I'm writing this to warn others or ask if anyone had similar experiences. I 
purchased a lot of Atmel ATMEGA328P microcontrollers from a seller on 
Aliexpress. The lot was listed as "new" in the description and had a 
picture of the microcontroller in the reel so I thought it's a legit new 
sealed lot. After the package arrived, I noticed the microcontrollers were 
not in a real and were just randomly taped on a piece of some material with 
some semitransparent tape. I sent the boards to the local PCB soldering 
company and they have soldered microcontrollers on the boards. I flashed 
the program and the first board and it worked just fine so I thought I made 
a great deal because the price was really good for the lot.

But this is where things became strange, after I was done programming the 
first board, I tested the other boards. The results were strange to say at 
least. Some of the microcontrollers came in a "state" where any fuse 
reprogramming was impossible (btw, SPIEN was not disabled in the fuses!). 
Two particular microncontroller samples were really strange. 

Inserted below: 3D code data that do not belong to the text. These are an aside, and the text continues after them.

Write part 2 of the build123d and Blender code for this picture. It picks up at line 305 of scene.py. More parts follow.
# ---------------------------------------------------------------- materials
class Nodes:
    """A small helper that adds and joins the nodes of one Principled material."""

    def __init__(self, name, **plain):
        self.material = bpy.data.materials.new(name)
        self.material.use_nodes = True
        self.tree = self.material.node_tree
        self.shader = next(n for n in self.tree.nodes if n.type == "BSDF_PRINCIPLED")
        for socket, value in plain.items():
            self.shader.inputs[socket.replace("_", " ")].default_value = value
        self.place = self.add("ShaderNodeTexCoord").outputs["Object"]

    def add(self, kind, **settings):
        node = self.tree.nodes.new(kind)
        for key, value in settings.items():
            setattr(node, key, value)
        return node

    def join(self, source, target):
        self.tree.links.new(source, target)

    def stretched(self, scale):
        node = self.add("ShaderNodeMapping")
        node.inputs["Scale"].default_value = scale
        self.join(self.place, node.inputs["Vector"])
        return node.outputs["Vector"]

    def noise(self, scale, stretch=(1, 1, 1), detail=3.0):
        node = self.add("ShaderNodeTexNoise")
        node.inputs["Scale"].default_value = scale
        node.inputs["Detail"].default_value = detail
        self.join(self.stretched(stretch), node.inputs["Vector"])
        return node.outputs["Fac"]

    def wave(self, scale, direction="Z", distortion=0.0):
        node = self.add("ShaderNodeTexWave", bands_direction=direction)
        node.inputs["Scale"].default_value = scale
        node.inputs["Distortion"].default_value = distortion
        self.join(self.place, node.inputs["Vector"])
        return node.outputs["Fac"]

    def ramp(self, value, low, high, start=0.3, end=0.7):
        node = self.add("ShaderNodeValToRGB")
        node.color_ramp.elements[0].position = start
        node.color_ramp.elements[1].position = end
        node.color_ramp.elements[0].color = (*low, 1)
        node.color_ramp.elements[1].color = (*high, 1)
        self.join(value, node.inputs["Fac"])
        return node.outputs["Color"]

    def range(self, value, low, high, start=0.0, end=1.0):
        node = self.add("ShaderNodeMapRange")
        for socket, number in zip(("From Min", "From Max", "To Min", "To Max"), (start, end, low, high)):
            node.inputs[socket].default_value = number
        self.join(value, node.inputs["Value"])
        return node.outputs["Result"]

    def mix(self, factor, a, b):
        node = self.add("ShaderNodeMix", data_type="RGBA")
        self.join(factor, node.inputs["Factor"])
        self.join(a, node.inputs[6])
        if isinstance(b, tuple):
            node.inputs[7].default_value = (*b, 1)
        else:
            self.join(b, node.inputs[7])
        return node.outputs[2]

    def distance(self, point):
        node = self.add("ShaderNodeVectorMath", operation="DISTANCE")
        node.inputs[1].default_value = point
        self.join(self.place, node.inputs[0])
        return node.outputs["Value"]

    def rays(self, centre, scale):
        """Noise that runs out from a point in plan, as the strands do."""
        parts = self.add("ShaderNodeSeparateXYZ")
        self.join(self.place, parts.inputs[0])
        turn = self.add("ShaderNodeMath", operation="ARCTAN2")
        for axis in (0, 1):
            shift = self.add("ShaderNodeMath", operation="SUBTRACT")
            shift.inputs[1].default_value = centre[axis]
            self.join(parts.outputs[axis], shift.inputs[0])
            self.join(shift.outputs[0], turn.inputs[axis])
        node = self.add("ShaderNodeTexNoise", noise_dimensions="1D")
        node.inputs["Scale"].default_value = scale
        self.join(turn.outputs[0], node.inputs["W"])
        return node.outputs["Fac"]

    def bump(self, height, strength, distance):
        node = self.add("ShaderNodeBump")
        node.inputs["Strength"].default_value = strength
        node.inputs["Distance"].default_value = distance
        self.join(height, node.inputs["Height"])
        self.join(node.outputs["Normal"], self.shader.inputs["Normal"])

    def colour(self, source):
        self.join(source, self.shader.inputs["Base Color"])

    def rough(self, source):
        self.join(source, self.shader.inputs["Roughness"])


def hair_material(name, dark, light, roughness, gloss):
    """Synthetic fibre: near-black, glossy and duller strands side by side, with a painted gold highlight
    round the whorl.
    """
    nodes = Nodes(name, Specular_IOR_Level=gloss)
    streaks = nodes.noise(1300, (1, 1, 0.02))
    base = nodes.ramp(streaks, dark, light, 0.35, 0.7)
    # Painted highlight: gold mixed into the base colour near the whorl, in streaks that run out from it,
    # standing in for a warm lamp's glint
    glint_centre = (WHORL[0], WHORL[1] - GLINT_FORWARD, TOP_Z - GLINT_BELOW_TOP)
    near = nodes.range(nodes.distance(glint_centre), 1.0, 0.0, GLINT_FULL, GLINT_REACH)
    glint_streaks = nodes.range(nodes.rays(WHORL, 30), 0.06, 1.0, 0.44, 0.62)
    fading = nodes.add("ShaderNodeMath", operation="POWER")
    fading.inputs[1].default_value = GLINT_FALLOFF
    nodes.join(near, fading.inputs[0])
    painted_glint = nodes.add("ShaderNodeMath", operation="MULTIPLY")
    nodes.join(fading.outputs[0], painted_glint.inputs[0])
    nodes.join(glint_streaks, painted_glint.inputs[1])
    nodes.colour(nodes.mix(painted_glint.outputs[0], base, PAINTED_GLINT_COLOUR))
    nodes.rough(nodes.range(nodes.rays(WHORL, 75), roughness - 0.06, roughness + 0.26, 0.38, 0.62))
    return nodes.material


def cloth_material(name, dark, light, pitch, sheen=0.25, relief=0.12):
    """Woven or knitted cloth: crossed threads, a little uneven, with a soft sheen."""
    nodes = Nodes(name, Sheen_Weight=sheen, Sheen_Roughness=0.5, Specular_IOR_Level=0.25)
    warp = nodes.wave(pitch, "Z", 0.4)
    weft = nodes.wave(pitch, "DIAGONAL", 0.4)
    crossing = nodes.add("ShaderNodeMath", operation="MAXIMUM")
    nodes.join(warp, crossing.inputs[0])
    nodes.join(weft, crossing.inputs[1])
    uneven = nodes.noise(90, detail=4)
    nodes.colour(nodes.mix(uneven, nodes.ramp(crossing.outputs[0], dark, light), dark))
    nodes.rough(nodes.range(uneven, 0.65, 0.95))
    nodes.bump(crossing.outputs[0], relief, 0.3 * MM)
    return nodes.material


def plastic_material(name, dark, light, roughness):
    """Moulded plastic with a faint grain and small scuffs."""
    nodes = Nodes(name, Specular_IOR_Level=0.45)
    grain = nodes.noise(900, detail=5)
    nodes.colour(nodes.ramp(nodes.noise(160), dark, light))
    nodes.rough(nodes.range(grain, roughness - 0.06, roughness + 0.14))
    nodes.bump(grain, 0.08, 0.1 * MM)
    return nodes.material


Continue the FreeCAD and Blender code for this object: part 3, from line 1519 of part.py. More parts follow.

One seemed to execute really strange sequences of commands without any 
reason and my nixie clock would get frozen every now and then. Since I own 
the debugger (Atmel ICE), I decided to debug the firmware on the chip. It 
turns out that the chip would go really crazy when, for example, 0 and 5 
were displayed on the two middle tubes on my clock. The debugger call stack 
showed that one function was executed when it should not have been and the 
values of variables in the programmed had values that in no way could be 
there in the normal program operation.

Second one had trouble outputting data to the LED controller. Debugging 
this one's firmware showed that the microcontroller was not frozen and in 
fact was sending data to the LED controller but I guess the data was not 
properly formatted or something.

There were some boards with perfectly fine chips so I decided to do a 
simple tested. Since my clock consists of 2 boards, one for the 
microcontrollers and power supply circuitry and the other one for the nixie 
tubes and the LEDs, I decided to do a test and swapped the board with the 
tubes and LEDs across both "working" and "faulty" microcontroller boards. 
The working ones never produced not a single fault or glitch, I tried to 
replicate the bugs on them with no success. On the other hand, the faulty 
ones were impossible to fix even by reflashing the microcontrollers 
multiple times with the exact same hex filed used to flash the working ones.

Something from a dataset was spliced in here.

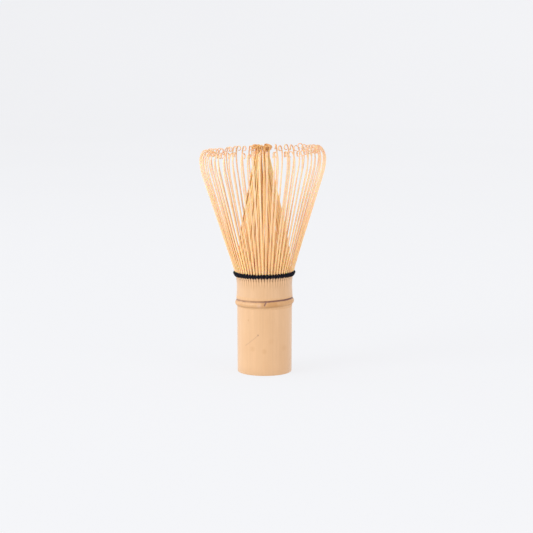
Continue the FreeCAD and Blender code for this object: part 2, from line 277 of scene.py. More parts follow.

At the end, I am confused. I am not sure what to conclude from this really. 
I believe the fault is not in the board itself (PCB layout or connections) 
but that it comes from the faulty microcontrollers I have purchased. After 
doing a little research on the internet, I found some people saying that 
these Chinese companies basically buy used equipment and remove the 
microcontrollers from them or that they simply purchased large quantities 
of chips that have failed quality control and sells them at lower prices. I 
will try to find a way to remove the faulty ones from the boards and 
replace them with new ones purchased from RS Components and then do the 
tests again.

Anyone ever had similar experiences or has any idea why would this happen?